§ **REQUIREMENTS**
Go through the lines below and copy each one that holds the string "frame".

§ **DATA EXTRACT**
-- BEGIN --

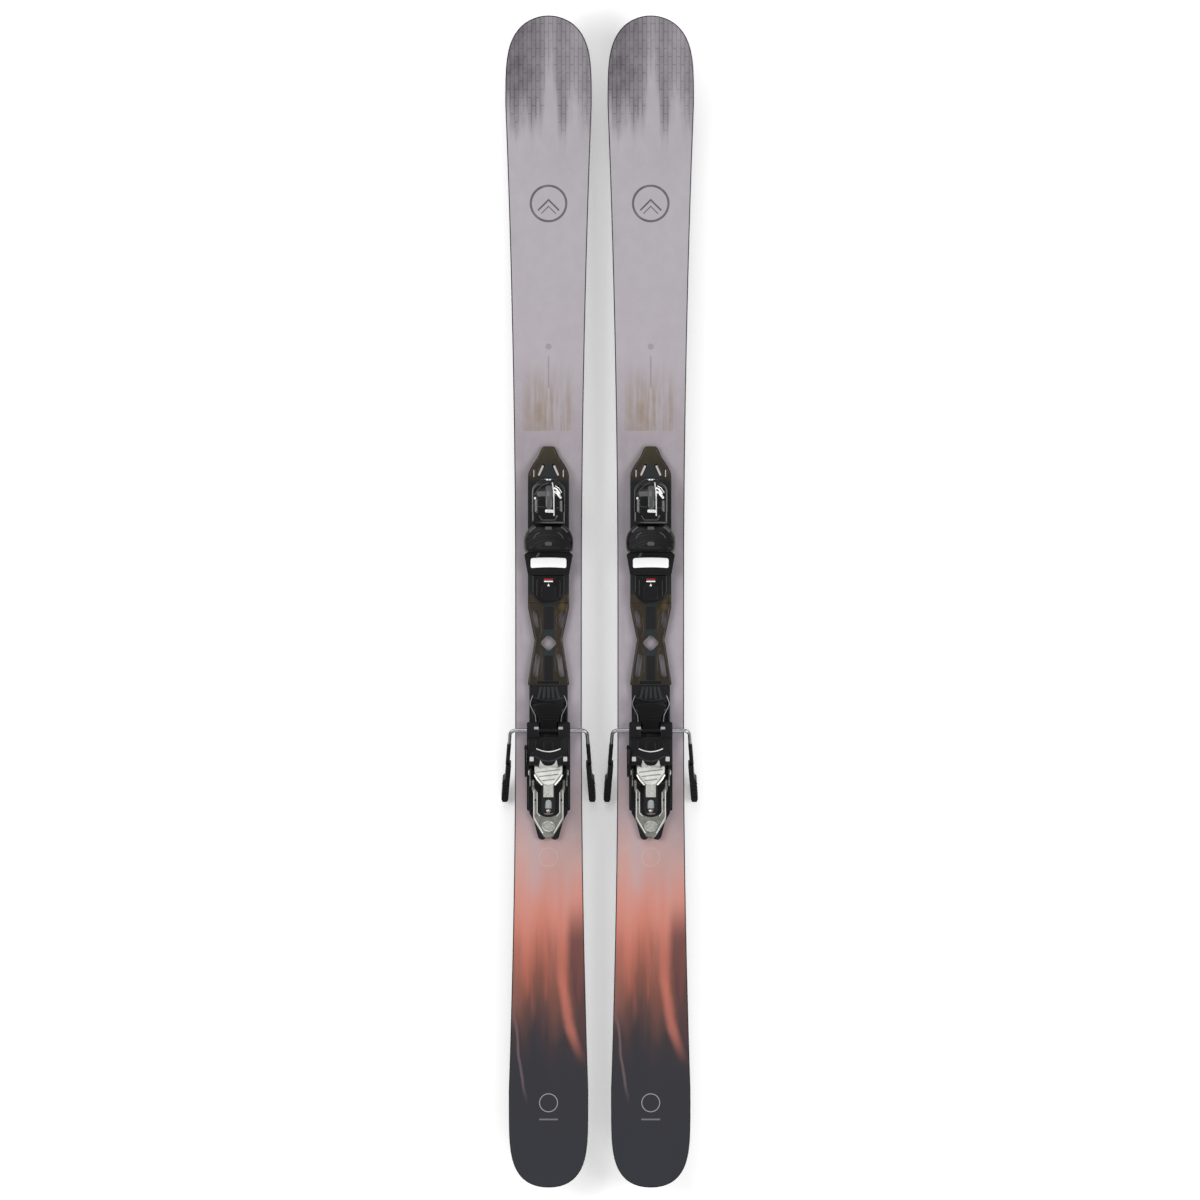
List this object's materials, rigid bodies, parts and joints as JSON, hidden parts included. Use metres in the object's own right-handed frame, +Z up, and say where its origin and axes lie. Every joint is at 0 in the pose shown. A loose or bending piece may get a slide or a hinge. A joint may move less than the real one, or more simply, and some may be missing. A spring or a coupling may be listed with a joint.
{
  "type": "pair of alpine skis with bindings",
  "caption": "Pair of shaped alpine skis lying side by side, each with a plate binding: toe piece with swinging jaw, sliding heel piece with lever, and a sprung ski brake.",
  "frame": {"origin": "on the floor under the deployed brake feet, midway between the two skis and midway along their length", "axes": "+Y along the skis toward the tips, +X toward the right-hand ski, +Z up from the floor"},
  "size_m": [0.272, 1.62, 0.1528],
  "materials": {
    "base_black": "waxed sintered plastic",
    "edge_steel": "ground steel",
    "core_wood": "laminated strips",
    "sidewall_black": "machined plastic",
    "topsheet_print": "satin printed film",
    "screw_steel": "zinc plated",
    "plate_olive": "smoky olive, slightly see-through",
    "plate_black": "fine grained",
    "gloss_black": "polished",
    "dark_grey": "fine grained",
    "white_slider": "smooth low-friction",
    "silver_trim": "satin silver",
    "spring_steel": "oiled",
    "grey_barrel": "smooth",
    "silver_screw": "plated",
    "silver_lever": "satin grey-silver",
    "foot_black": "moulded",
    "tread_black": "ribbed"
  },
  "bodies": {
    "left_ski_body": {"left_base": "base_black", "left_edges": "edge_steel", "left_core": "core_wood", "left_sidewalls": "sidewall_black", "left_topsheet": "topsheet_print", "left_screws": "screw_steel", "left_toe_track": "plate_olive", "left_bridge": "plate_olive", "left_heel_track": "plate_black", "left_toe_cover": "gloss_black", "left_toe_housing": "gloss_black", "left_toe_pin": "screw_steel", "left_toe_spring": "spring_steel", "left_sole_collar": "dark_grey"},
    "left_jaw_body": {"left_toe_jaw": "dark_grey"},
    "left_pad_body": {"left_sole_pad": "white_slider"},
    "left_toe_screw_body": {"left_toe_screw": "screw_steel"},
    "left_carriage_body": {"left_heel_carriage": "plate_black", "left_heel_pin": "screw_steel"},
    "left_adjust_body": {"left_adjust_lever": "gloss_black"},
    "left_rocker_body": {"left_heel_housing": "dark_grey", "left_heel_plate": "silver_trim", "left_heel_cup": "dark_grey", "left_heel_spring": "spring_steel"},
    "left_lever_body": {"left_heel_lever": "silver_lever"},
    "left_heel_screw_body": {"left_heel_screw": "silver_screw"},
    "left_indicator_body": {"left_heel_indicator": "grey_barrel"},
    "left_brake_body": {"left_brake_arms": "edge_steel", "left_brake_feet": "foot_black", "left_brake_pedal": "tread_black"},
    "right_ski_body": {"right_base": "base_black", "right_edges": "edge_steel", "right_core": "core_wood", "right_sidewalls": "sidewall_black", "right_topsheet": "topsheet_print", "right_screws": "screw_steel", "right_toe_track": "plate_olive", "right_bridge": "plate_olive", "right_heel_track": "plate_black", "right_toe_cover": "gloss_black", "right_toe_housing": "gloss_black", "right_toe_pin": "screw_steel", "right_toe_spring": "spring_steel", "right_sole_collar": "dark_grey"},
    "right_jaw_body": {"right_toe_jaw": "dark_grey"},
    "right_pad_body": {"right_sole_pad": "white_slider"},
    "right_toe_screw_body": {"right_toe_screw": "screw_steel"},
    "right_carriage_body": {"right_heel_carriage": "plate_black", "right_heel_pin": "screw_steel"},
    "right_adjust_body": {"right_adjust_lever": "gloss_black"},
    "right_rocker_body": {"right_heel_housing": "dark_grey", "right_heel_plate": "silver_trim", "right_heel_cup": "dark_grey", "right_heel_spring": "spring_steel"},
    "right_lever_body": {"right_heel_lever": "silver_lever"},
    "right_heel_screw_body": {"right_heel_screw": "silver_screw"},
    "right_indicator_body": {"right_heel_indicator": "grey_barrel"},
    "right_brake_body": {"right_brake_arms": "edge_steel", "right_brake_feet": "foot_black", "right_brake_pedal": "tread_black"}
  },
  "joints": [
    {"name": "left_toe_jaw_swing", "type": "hinge", "parent": "left_ski_body", "child": "left_jaw_body", "pos_m": [-0.0707, 0.13, 0.09003], "axis": [0, 0, 1], "range_deg": [-25, 25], "stiffness_Nm_per_rad": 3},
    {"name": "left_sole_pad_slide", "type": "slide", "parent": "left_ski_body", "child": "left_pad_body", "axis": [1, 0, 0], "range_m": [-0.005, 0.005], "stiffness_N_per_m": 100},
    {"name": "left_toe_screw_turn", "type": "hinge", "parent": "left_ski_body", "child": "left_toe_screw_body", "pos_m": [-0.0707, 0.165, 0.09003], "axis": [0, 1, 0], "range_deg": [-360, 360]},
    {"name": "left_heel_carriage_slide", "type": "slide", "parent": "left_ski_body", "child": "left_carriage_body", "axis": [0, 1, 0], "range_m": [-0.012, 0.012]},
    {"name": "left_adjust_lever_lift", "type": "hinge", "parent": "left_carriage_body", "child": "left_adjust_body", "pos_m": [-0.1024, -0.202, 0.07463], "axis": [-1, 0, 0], "range_deg": [0, 40]},
    {"name": "left_heel_open", "type": "hinge", "parent": "left_carriage_body", "child": "left_rocker_body", "pos_m": [-0.0707, -0.236, 0.08303], "axis": [1, 0, 0], "range_deg": [0, 26]},
    {"name": "left_heel_lever_press", "type": "hinge", "parent": "left_rocker_body", "child": "left_lever_body", "pos_m": [-0.0707, -0.25, 0.09803], "axis": [1, 0, 0], "range_deg": [0, 8]},
    {"name": "left_heel_screw_turn", "type": "hinge", "parent": "left_rocker_body", "child": "left_heel_screw_body", "pos_m": [-0.0707, -0.292, 0.11603], "axis": [0, 0.9455, -0.3256], "range_deg": [-360, 360]},
    {"name": "left_indicator_travel", "type": "slide", "parent": "left_rocker_body", "child": "left_indicator_body", "axis": [0, 0.9455, -0.3256], "range_m": [-0.0015, 0.0015]},
    {"name": "left_brake_swing", "type": "hinge", "parent": "left_carriage_body", "child": "left_brake_body", "pos_m": [-0.0707, -0.1778, 0.07543], "axis": [-1, 0, 0], "range_deg": [0, 36], "stiffness_Nm_per_rad": 3, "springref_deg": -68.75},
    {"name": "right_toe_jaw_swing", "type": "hinge", "parent": "right_ski_body", "child": "right_jaw_body", "pos_m": [0.0707, 0.13, 0.09003], "axis": [0, 0, 1], "range_deg": [-25, 25], "stiffness_Nm_per_rad": 3},
    {"name": "right_sole_pad_slide", "type": "slide", "parent": "right_ski_body", "child": "right_pad_body", "axis": [1, 0, 0], "range_m": [-0.005, 0.005], "stiffness_N_per_m": 100},
    {"name": "right_toe_screw_turn", "type": "hinge", "parent": "right_ski_body", "child": "right_toe_screw_body", "pos_m": [0.0707, 0.165, 0.09003], "axis": [0, 1, 0], "range_deg": [-360, 360]},
    {"name": "right_heel_carriage_slide", "type": "slide", "parent": "right_ski_body", "child": "right_carriage_body", "axis": [0, 1, 0], "range_m": [-0.012, 0.012]},
    {"name": "right_adjust_lever_lift", "type": "hinge", "parent": "right_carriage_body", "child": "right_adjust_body", "pos_m": [0.039, -0.202, 0.07463], "axis": [-1, 0, 0], "range_deg": [0, 40]},
    {"name": "right_heel_open", "type": "hinge", "parent": "right_carriage_body", "child": "right_rocker_body", "pos_m": [0.0707, -0.236, 0.08303], "axis": [1, 0, 0], "range_deg": [0, 26]},
    {"name": "right_heel_lever_press", "type": "hinge", "parent": "right_rocker_body", "child": "right_lever_body", "pos_m": [0.0707, -0.25, 0.09803], "axis": [1, 0, 0], "range_deg": [0, 8]},
    {"name": "right_heel_screw_turn", "type": "hinge", "parent": "right_rocker_body", "child": "right_heel_screw_body", "pos_m": [0.0707, -0.292, 0.11603], "axis": [0, 0.9455, -0.3256], "range_deg": [-360, 360]},
    {"name": "right_indicator_travel", "type": "slide", "parent": "right_rocker_body", "child": "right_indicator_body", "axis": [0, 0.9455, -0.3256], "range_m": [-0.0015, 0.0015]},
    {"name": "right_brake_swing", "type": "hinge", "parent": "right_carriage_body", "child": "right_brake_body", "pos_m": [0.0707, -0.1778, 0.07543], "axis": [-1, 0, 0], "range_deg": [0, 36], "stiffness_Nm_per_rad": 3, "springref_deg": -68.75},
    {"name": "ski_spacing_slide", "type": "slide", "parent": "left_ski_body", "child": "right_ski_body", "axis": [1, 0, 0], "range_m": [0, 0.1]}
  ],
  "couplings": [
    {"joint": "left_heel_lever_press", "follows": "left_heel_open", "ratio": 0.3},
    {"joint": "left_heel_screw_turn", "follows": "left_indicator_travel", "rad_per_m": 4188.8},
    {"joint": "right_heel_lever_press", "follows": "right_heel_open", "ratio": 0.3},
    {"joint": "right_heel_screw_turn", "follows": "right_indicator_travel", "rad_per_m": 4188.8}
  ]
}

-- END --

§ **SOLUTION TO THIS EXERCISE**
List this object's materials, rigid bodies, parts and joints as JSON, hidden parts included. Use metres in the object's own right-handed frame, +Z up, and say where its origin and axes lie. Every joint is at 0 in the pose shown. A loose or bending piece may get a slide or a hinge. A joint may move less than the real one, or more simply, and some may be missing. A spring or a coupling may be listed with a joint.
  "frame": {"origin": "on the floor under the deployed brake feet, midway between the two skis and midway along their length", "axes": "+Y along the skis toward the tips, +X toward the right-hand ski, +Z up from the floor"},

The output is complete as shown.